One can press this line of argument still further and note that Lovecraft himself—a longtime resident of New England—could never rid his work of a certain hyper-Calvinist influence. There have long been strains of Reformed theology—albeit not the mainstream—that deny any analogous relationship between divine and human goodness (that is, when the Bible speaks of God loving all humans, God’s “love” for those predestined to damnation is actually hatred).
But a world in which God can only be conceived as pure, voluntarist Will without limit or moral constraint—albeit an omnipotent Will—is a world difficult to distinguish from Lovecraft’s world of Great Old Ones. Indeed, in his descriptions of encounter with the Great Old Ones, Lovecraft subverts the traditional Christian affirmation of the Beatific Vision—that is, the final moment where human beings behold God in His glory at the end of time. For Lovecraft, encounter with the “divine” can only be grasped as an encounter with terrifying, crazed, unfathomable power utterly alien to our experience. This is the only way Lovecraft can characterize a “divinity” that bears no relationship, even an analogous relationship, to what we identify as good.

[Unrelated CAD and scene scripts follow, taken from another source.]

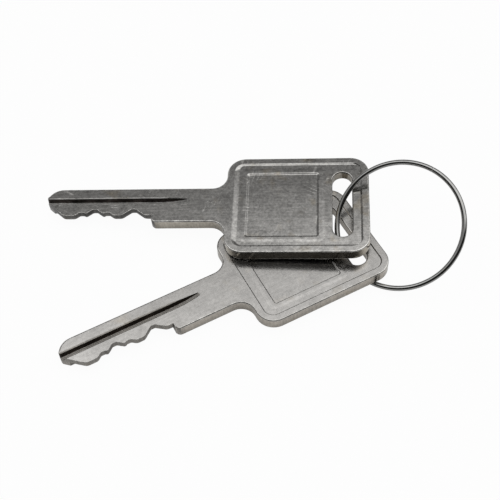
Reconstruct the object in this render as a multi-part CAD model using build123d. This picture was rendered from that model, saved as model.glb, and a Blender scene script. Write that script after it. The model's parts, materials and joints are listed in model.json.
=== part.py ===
from build123d import *
from math import asin, atan2, degrees, hypot, radians, sin, sqrt, tan
import os

# Two flat keys of one blank, cut alike, on one wire ring, lying on a table.
# Millimetres. X runs to the right, Y away from the viewer and Z up from the table.
# A key's own frame has its origin at the middle of the head, on the underside. There x runs from
# the tip to the heel, and y from the cut side of the blade to its straight back.

# Head of a key
head_length = 27.2
head_width = 22.1
head_corner_radius = 3.5
key_thickness = 2.4
edge_chamfer = 0.15

# Slot in the head for the ring
slot_width = 3.75
slot_length = 15.0
slot_from_heel = 5.1

# Coined fields, alike on both faces: a shallow field over the head, with a deeper square in it
field_margin = 1.3
field_corner_radius = 2.0
field_depth = 0.17
square_length = 13.9
square_width = 15.1
square_from_heel = 16.45
square_depth = 0.17
field_wall_lean = 60

# Shank and blade
blade_length = 34.6
shank_width = 7.9
neck_radius = 2.85
shoulder_from_tip = 20.5
shoulder_radius = 0.9
cut_edge_from_middle = 2.35

# Tip of the blade
tip_back_drop = 2.0
tip_back_radius = 3.6
tip_ramp_from_middle = 0.95
tip_ramp_angle = 42.5
tip_ramp_radius = 1.3

# Cuts: the code gives each one's depth in steps, from the tip on
cut_code = (0, 1, 2, 1, 0, 2, 0)
first_cut_from_tip = 4.5
cut_spacing = 2.5
cut_step = 0.7
cut_floor_length = 0.8
cut_flank_angle = 38
cut_rounding = 0.2

# Groove along the top of the blade, milled by a disc cutter that lifts out at its end
groove_back_from_middle = 1.58
groove_width = 1.43
groove_depth = 1.0
groove_back_angle = 82
groove_front_angle = 60
groove_length = 22.0
groove_cutter_radius = 15.0

# Strip milled off the underside, along the cut side of the blade
relief_depth = 1.1
relief_from_middle = 0.1

# How far the milling tools run past the edges of the metal
tool_overrun = 1.0

# Ring: one turn of wire with butted ends
ring_radius = 11.9
wire_diameter = 1.0
ring_end_gap = 0.12

# How the pieces lie: turns in degrees, and the points where they meet
lower_key_heading = 27.69
lower_key_pitch = -0.59
lower_key_roll = -3.28
lower_contact_from_neck = 1.8
lower_contact_from_back = 3.85
upper_key_heading = -2.14
upper_key_roll = -1.36
upper_contact_from_neck = 0.73
upper_contact_from_front = 2.25
key_clearance = 0.12
ring_tilt = 29.32
ring_tilt_heading = -128.12
ring_turn_at_slot = -41.8
ring_gap_turn = 182.0
wire_from_slot_x = -0.9
wire_from_slot_y = -0.7

heel_x = head_length / 2
neck_x = -head_length / 2
tip_x = neck_x - blade_length
back_y = shank_width / 2
ramp_x = tip_x + (tip_ramp_from_middle + cut_edge_from_middle) / tan(radians(tip_ramp_angle))
slot_x = heel_x - slot_from_heel
# The neck's fillets have to end before the head's corners begin
neck_room = 0.98 * (head_width / 2 - head_corner_radius - back_y)


def blade_outline():
    """Flat outline of the shank and blade before they are cut, with a root inside the head."""
    round_run = sqrt(tip_back_radius**2 - (tip_back_radius - tip_back_drop) ** 2)
    shoulder_x = tip_x + shoulder_from_tip
    round_start = (tip_x + round_run, back_y)
    round_end = (tip_x, back_y - tip_back_drop)
    with BuildSketch() as blade:
        with BuildLine():
            Line((0, back_y), round_start)
            TangentArc(round_start, round_end, tangent=(-1, 0))
            Polyline(
                round_end,
                (tip_x, tip_ramp_from_middle),
                (ramp_x, -cut_edge_from_middle),
                (shoulder_x, -cut_edge_from_middle),
                (shoulder_x, -back_y),
                (0, -back_y),
                (0, back_y),
            )
        make_face()
        fillet(blade.vertices().sort_by_distance((shoulder_x, -back_y))[0], shoulder_radius)
    return blade.sketch


def cut_profile(depth):
    """Cutter for one cut: its floor lies at Y 0 and it widens down past the blade's edge."""
    reach = depth + tool_overrun
    flank_run = reach / tan(radians(cut_flank_angle))
    return Polygon(
        (cut_floor_length / 2, 0),
        (-cut_floor_length / 2, 0),
        (-cut_floor_length / 2 - flank_run, -reach),
        (cut_floor_length / 2 + flank_run, -reach),
        align=None,
    )


def key_outline():
    """Flat outline of the whole key, with its cuts."""
    outline = blade_outline()
    for number, steps in enumerate(cut_code):
        depth = steps * cut_step
        cut_x = tip_x + first_cut_from_tip + number * cut_spacing
        if steps:
            outline -= Pos(cut_x, depth - cut_edge_from_middle) * cut_profile(depth)
    edge_corners = outline.vertices().filter_by(lambda v: -cut_edge_from_middle - 0.01 < v.Y < 0)
    outline = fillet(edge_corners.filter_by(lambda v: v.X > ramp_x + 0.01), cut_rounding)
    ramp_corner = outline.vertices().sort_by_distance((ramp_x, -cut_edge_from_middle))[0]
    outline = fillet(ramp_corner, tip_ramp_radius)
    outline += RectangleRounded(head_length, head_width, head_corner_radius)
    neck = outline.vertices().filter_by(lambda v: abs(v.X - neck_x) < 0.01 and abs(v.Y) < back_y + 0.01)
    return fillet(neck, min(neck_radius, neck_room))


def sunk_field(rim, depth):
    """Field sunk into a face at Z 0, with walls that start at its rim and lean inwards."""
    return extrude(rim, amount=-depth, taper=field_wall_lean)


def coined_fields():
    """The two fields of one face of the head, for a face at Z 0."""
    field = RectangleRounded(
        head_length - 2 * field_margin, head_width - 2 * field_margin, field_corner_radius
    )
    square = Pos(heel_x - square_from_heel, 0) * Rectangle(square_length, square_width)
    return sunk_field(field, field_depth) + Pos(0, 0, -field_depth) * sunk_field(square, square_depth)


def blade_groove():
    """Groove for a top face at Z 0: a straight length and the cutter's run-out."""
    back_run = groove_depth / tan(radians(groove_back_angle))
    front_run = groove_depth / tan(radians(groove_front_angle))
    section = Polygon(
        (groove_back_from_middle, 0),
        (groove_back_from_middle - back_run, -groove_depth),
        (groove_back_from_middle - groove_width + front_run, -groove_depth),
        (groove_back_from_middle - groove_width, 0),
        align=None,
    )
    section_plane = Plane(origin=(tip_x + groove_length, 0, 0), x_dir=(0, 1, 0), z_dir=(1, 0, 0))
    section = section_plane * section
    straight = extrude(section, amount=groove_length + tool_overrun, dir=(-1, 0, 0))
    cutter_axis = Axis((tip_x + groove_length, 0, groove_cutter_radius - groove_depth), (0, 1, 0))
    return straight + revolve(section, axis=cutter_axis, revolution_arc=-90)


def cut_key():
    """One key in its own frame."""
    key = extrude(key_outline(), key_thickness)
    slot = Pos(slot_x, 0) * Rot(0, 0, 90) * SlotOverall(slot_length, slot_width)
    key -= extrude(slot, key_thickness)
    levels = key.edges().group_by(Axis.Z)
    key = chamfer(levels[0] + levels[-1], edge_chamfer)
    top = Pos(0, 0, key_thickness)
    fields = top * coined_fields()
    key -= fields
    key -= mirror(fields, about=Plane.XY.offset(key_thickness / 2))
    key -= top * blade_groove()
    relief = Box(
        shoulder_from_tip + tool_overrun,
        back_y + tool_overrun,
        relief_depth + tool_overrun,
        align=(Align.MAX, Align.MAX, Align.MAX),
    )
    return key - Pos(tip_x + shoulder_from_tip, -relief_from_middle, relief_depth) * relief


def turned(heading, pitch, roll):
    """Turn of a piece about its own axes, in that order."""
    return Rot(0, 0, heading) * Rot(0, pitch, 0) * Rot(roll, 0, 0)


def lower_key_place(key):
    """Place of the lower key: its lowest point is on the table."""
    turn = turned(lower_key_heading, lower_key_pitch, lower_key_roll)
    return Pos(0, 0, -(turn * key).bounding_box().min.Z) * turn


def upper_key_place(lower_place):
    """Place of the upper key: its tip is on the table, and its head lies over the lower key's."""
    contact = Vector(neck_x + upper_contact_from_neck, upper_contact_from_front - head_width / 2, 0)
    support = lower_place * Pos(
        neck_x + lower_contact_from_neck, head_width / 2 - lower_contact_from_back, key_thickness
    )
    rest = support.position + Vector(0, 0, key_clearance)
    reach = contact.X - tip_x
    drop = sin(radians(upper_key_roll)) * (contact.Y - back_y + tip_back_drop)
    pitch = degrees(atan2(drop, reach) - asin(rest.Z / hypot(reach, drop)))
    turn = turned(upper_key_heading, pitch, upper_key_roll)
    return Pos(rest) * turn * Pos(-contact)


def ring_place(lower_place):
    """Place of the ring: it leans on the table, and its wire passes through the lower key's slot."""
    turn = Rot(0, 0, ring_tilt_heading) * Rot(0, ring_tilt, 0)
    wire = lower_place * Pos(slot_x + wire_from_slot_x, wire_from_slot_y, key_thickness / 2)
    spoke = turn * Rot(0, 0, ring_turn_at_slot) * Pos(ring_radius, 0, 0)
    centre = wire.position - spoke.position
    centre_height = ring_radius * sin(radians(ring_tilt)) + wire_diameter / 2
    return Pos(centre.X, centre.Y, centre_height) * turn


def wire_ring():
    """The ring about its own axis, with the gap between its ends turned to its place."""
    gap_turn = degrees(ring_end_gap / ring_radius)
    section = Plane.XZ * Pos(ring_radius, 0) * Circle(wire_diameter / 2)
    turn = revolve(section, axis=Axis.Z, revolution_arc=360 - gap_turn)
    return Rot(0, 0, ring_gap_turn) * turn


key = cut_key()
lower_place = lower_key_place(key)
upper_place = upper_key_place(lower_place)
ring_at = ring_place(lower_place)
pieces = {
    "lower_key": lower_place * key,
    "upper_key": upper_place * key,
    "key_ring": ring_at * wire_ring(),
}

# The origin is on the table, under the middle of the pieces' bounding box
bounds = Compound(list(pieces.values())).bounding_box()
to_origin = Pos(-bounds.center().X, -bounds.center().Y, -bounds.min.Z)

os.makedirs("parts", exist_ok=True)
for name, piece in pieces.items():
    export_step(to_origin * piece, f"parts/{name}.step")

ring_frame = to_origin * ring_at
ring_axis = (ring_frame * Pos(0, 0, 1)).position - ring_frame.position
print("ring centre", ring_frame.position, "ring axis", ring_axis)
print("lower key", to_origin * lower_place)
print("upper key", to_origin * upper_place)
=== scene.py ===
import json
from math import atan2, ceil, cos, pi, radians, sin, tan

import bmesh
import bpy
from mathutils import Matrix, Vector
from mathutils.geometry import tessellate_polygon


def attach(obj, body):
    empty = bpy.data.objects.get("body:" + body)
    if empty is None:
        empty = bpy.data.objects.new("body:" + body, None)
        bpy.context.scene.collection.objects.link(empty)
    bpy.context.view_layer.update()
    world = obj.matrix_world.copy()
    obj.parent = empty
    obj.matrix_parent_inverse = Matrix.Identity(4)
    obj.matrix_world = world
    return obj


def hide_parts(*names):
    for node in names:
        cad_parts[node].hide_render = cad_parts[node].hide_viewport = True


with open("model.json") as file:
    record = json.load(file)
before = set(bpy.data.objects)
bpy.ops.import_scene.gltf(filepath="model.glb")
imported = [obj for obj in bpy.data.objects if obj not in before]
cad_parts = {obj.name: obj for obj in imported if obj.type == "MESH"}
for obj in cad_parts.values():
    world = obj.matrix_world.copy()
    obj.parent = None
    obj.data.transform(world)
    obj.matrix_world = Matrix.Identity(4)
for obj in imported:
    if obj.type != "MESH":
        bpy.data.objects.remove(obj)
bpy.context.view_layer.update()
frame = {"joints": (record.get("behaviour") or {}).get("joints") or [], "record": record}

# Lower key
# A flat car key, sheared from brass sheet, coined on both sides of its head, nickel plated and
# tumbled. Its blade is milled with one groove, relieved along the underside and cut to a code.

# Sizes of both keys in millimetres and degrees, in a key's own frame: x from the tip to the heel,
# y towards the straight back, z up from the underside, and the head's middle at x 0, y 0
millimetre = 0.001
key_thickness = 2.4
edge_round = 0.22
far_edge_round = 0.34

# Head, with the slot for the ring
head_length = 27.2
head_width = 22.1
head_corner_radius = 3.5
slot_width = 3.75
slot_length = 15.0
slot_from_heel = 5.1

# Coined field of each face, and the square in it with a faint ledge round it
coining_depth = 0.17
field_margin = 1.3
field_corner_radius = 2.0
square_length = 13.9
square_width = 15.1
square_from_heel = 16.45
square_corner_radius = 0.5
least_floor_radius = 0.15
ledge_width = 1.1
ledge_flank = 0.6
ledge_height = 0.02

# Shank, blade and tip
blade_length = 34.6
shank_width = 7.9
neck_radius = 2.85
shoulder_from_tip = 20.5
shoulder_radius = 0.9
cut_edge = -2.35
tip_end = (0.95, 1.95)
tip_back_radius = 3.2
tip_back_start = 0.99
tip_ramp_angle = 42.5
tip_ramp_radius = 1.3
tip_corner_radius = 0.75

# Groove along the top, with one steep and one leaning wall and a worn rim on its back side
groove_back = 1.58
groove_width = 1.43
groove_depth = 1.0
groove_length = 22.0
groove_back_angle = 82
groove_front_angle = 60
groove_floor_radius = 0.25
groove_rim_width = 0.25
groove_rim_drop = 0.1
groove_rim_radius = 0.1
groove_cutter_radius = 15.0
groove_run_out_turn = 28

# Strip milled off the underside
relief_depth = 1.1
relief_edge = -0.1

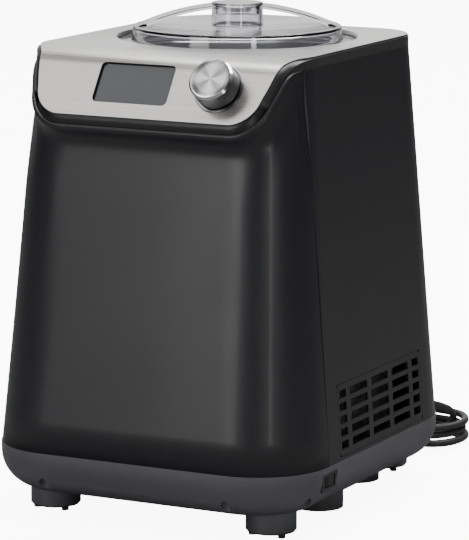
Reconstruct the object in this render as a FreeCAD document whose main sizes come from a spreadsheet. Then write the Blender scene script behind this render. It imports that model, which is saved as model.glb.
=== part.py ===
import FreeCAD, Part
import Sketcher
import math
import os
import re

# Counter-top ice cream maker with its own compressor: a tapered housing on a rounded base,
# a sloping control panel with a display and a knob, a lift-out bowl with a paddle under a clear
# lid, and inside it the gear drive, the evaporator, the compressor, the condenser and the fan.
# Millimetres, +Z up, front towards -Y. The origin is on the table under the base's centre.

os.makedirs("parts", exist_ok=True)
doc = FreeCAD.newDocument("ice_cream_maker")
Vector = FreeCAD.Vector

# ------------------------------------------------------------------ driving dimensions
SIZES = [
    # base
    ("base_width", 267.0), ("base_depth", 298.6), ("base_corner", 57.7), ("base_underside", 18.5),
    ("base_round", 28.0), ("base_wall", 3.0), ("seam_level", 52.8),
    # housing
    ("seam_step", 0.6), ("shell_wall", 2.6), ("top_width", 223.8), ("top_depth", 241.0),
    ("top_shift", 4.6), ("top_corner", 42.0), ("shell_top", 342.4), ("deck_level", 350.0),
    ("steel_gauge", 0.8), ("split_y", -87.0), ("deck_skin", 3.0), ("shell_body_corner", 57.1),
    # sloping control panel, measured on the panel's own plane
    ("bib_tilt", 34.0), ("bib_y", -131.0), ("bib_level", 305.5), ("bib_bend", 28.0),
    ("bib_plate", 5.0), ("bib_rim", 8.4), ("bib_band", 8.6), ("bib_half", 100.5),
    ("bib_corner", 24.0), ("bib_reach", 96.0), ("flare_depth", 30.0), ("flare_drop", 15.0),
    ("steel_half", 92.0), ("steel_corner", 17.0), ("steel_inset", 1.0),
    ("window_x", -13.75), ("window_up", 27.95), ("window_width", 61.5), ("window_height", 33.0),
    ("lens_gauge", 3.5), ("slip", 0.3),
    ("knob_x", 56.2), ("knob_up", 27.5), ("knob_radius", 16.85), ("knob_height", 15.4),
    ("knob_rise", 2.1), ("ring_radius", 18.9), ("ring_height", 1.2), ("push_travel", 0.6),
    ("stem_radius", 3.0), ("run_gap", 0.05),
    # bowl well
    ("well_y", 23.7), ("well_radius", 91.8), ("well_floor", 338.5), ("bucket_radius", 78.6),
    ("bucket_wall", 1.2), ("bucket_depth", 145.0), ("bowl_gap", 1.1), ("bowl_wall", 1.2),
    ("bowl_lift_off", 1.5), ("rim_level", 345.0), ("tube_radius", 9.0), ("tube_height", 41.0),
    ("bail_wire", 1.8), ("bail_level", 340.8), ("spindle_radius", 6.0), ("square_side", 8.0),
    ("foam_radius", 97.0), ("foam_floor", 182.0), ("coil_tube", 4.0), ("coil_pitch", 19.0),
    # lid
    ("lid_radius", 90.4), ("lid_gauge", 2.4), ("lid_deck", 359.0), ("lid_step", 80.0),
    ("chute_radius", 19.4), ("chute_wall", 2.2), ("arch_top", 376.4), ("arch_width", 27.0),
    ("arch_half", 77.0), ("arch_drop", 0.8), ("arch_turn", 28.0), ("cap_gauge", 2.2),
    # drive
    ("deck_height", 126.0), ("deck_gauge", 2.0), ("case_floor", 3.0), ("case_top", 166.0),
    ("fine_module", 1.0), ("coarse_module", 1.25), ("output_teeth", 64.0), ("pinion_teeth", 14.0),
    ("cluster_teeth", 60.0), ("motor_teeth", 14.0), ("motor_radius", 28.0), ("motor_length", 60.0),
    ("post_x", 60.0), ("post_front_y", -88.0), ("post_rear_y", 94.0),
    # cooling
    ("pot_y", 27.0), ("pot_radius", 52.0), ("pot_bottom", 31.0), ("pot_top", 118.0),
    ("mount_front_x", 91.0), ("mount_rear_x", 78.0), ("mount_front_y", -19.0), ("mount_rear_y", 74.0),
    ("pipe_radius", 3.0), ("condenser_x", 106.0), ("condenser_depth", 20.0),
    ("condenser_bottom", 38.0), ("pass_pitch", 11.2), ("fin_gap", 4.4), ("fin_gauge", 0.5),
    ("fan_x", 66.0), ("fan_depth", 25.0), ("fan_side", 80.0), ("fan_y", 5.0), ("fan_level", 77.0),
    # feet, vents, switch
    ("foot_radius", 19.0), ("foot_front_x", 91.0), ("foot_front_y", -99.0), ("foot_rear_x", 77.0),
    ("foot_rear_y", 129.8), ("nub_height", 3.0), ("nub_radius", 2.8), ("pad_gauge", 1.5),
    ("vent_y", 5.75), ("vent_width", 149.0), ("vent_bottom", 55.4), ("vent_height", 54.0),
    ("vent_gauge", 2.4), ("slot_width", 30.0), ("slot_height", 6.0), ("slot_rise", 9.5),
    ("slot_column", 37.0), ("end_column", 65.1), ("end_slot", 12.0),
    ("switch_y", -87.8), ("switch_level", 42.0), ("switch_width", 23.1), ("switch_height", 13.0), ("pin_radius", 1.2),
    # mains lead
    ("lead_diameter", 6.0), ("gland_x", 84.0), ("gland_level", 42.0), ("gland_length", 26.0),
    ("hank_x", 40.0), ("hank_y", 232.0), ("hank_length", 128.0), ("hank_width", 66.0), ("hank_height", 28.0),
    ("plug_level", 24.2),
]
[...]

And so we arrive at the crux of the matter: what the modern person truly fears, more deeply than even they can often articulate, is absolute unjustified power that demands subordination. Lovecraft’s Cthulhu, in short, is Hobbes’s Leviathan. The unfolding “metacrisis of liberalism” (to steal a term from John Milbank) is an outgrowth of this fear, which Lovecraft’s work powerfully exemplifies. The question now facing the West is a very old one: what is the basis of legitimate authority?
As a Christian, I would argue that the legitimation of power (in the very deepest sense) begins with the fundamental ontological hierarchy inscribed into the very fabric of creation: the infinite God calls into being the order of finite things. This foundational hierarchy can never be transcended, try though we might. But the Lutheran tradition goes a step further: God’s power is revealed in the death of Jesus on the cross and His subsequent resurrection—not through explosive demonstrations of sovereign will that shatter human categories. And in the cross, the categories of power relations are accordingly subverted: the truest and best leader is the one who voluntarily dies for his people. Power, in short, manifests as love.
Lovecraft has no concept of such a “unity of the transcendentals”—that is, the idea that God’s creative act can also be an outpouring of love, and also a manifestation of beauty, and so forth. For Lovecraft, power (in whatever guise) is abjectly amoral and the stuff of primal dread. But it need not be so—and in the philosophical-theological tradition, it has not always been so.
The answer to the metacrisis of liberalism, it seems to me, must lie in a better account of power. Exactly what that account looks like remains to be developed (integralism, as I’ve discussed at length elsewhere, does not strike me as a satisfactory answer). But I have little doubt that, sooner than we think, a theoretical way beyond R’lyeh will emerge into view.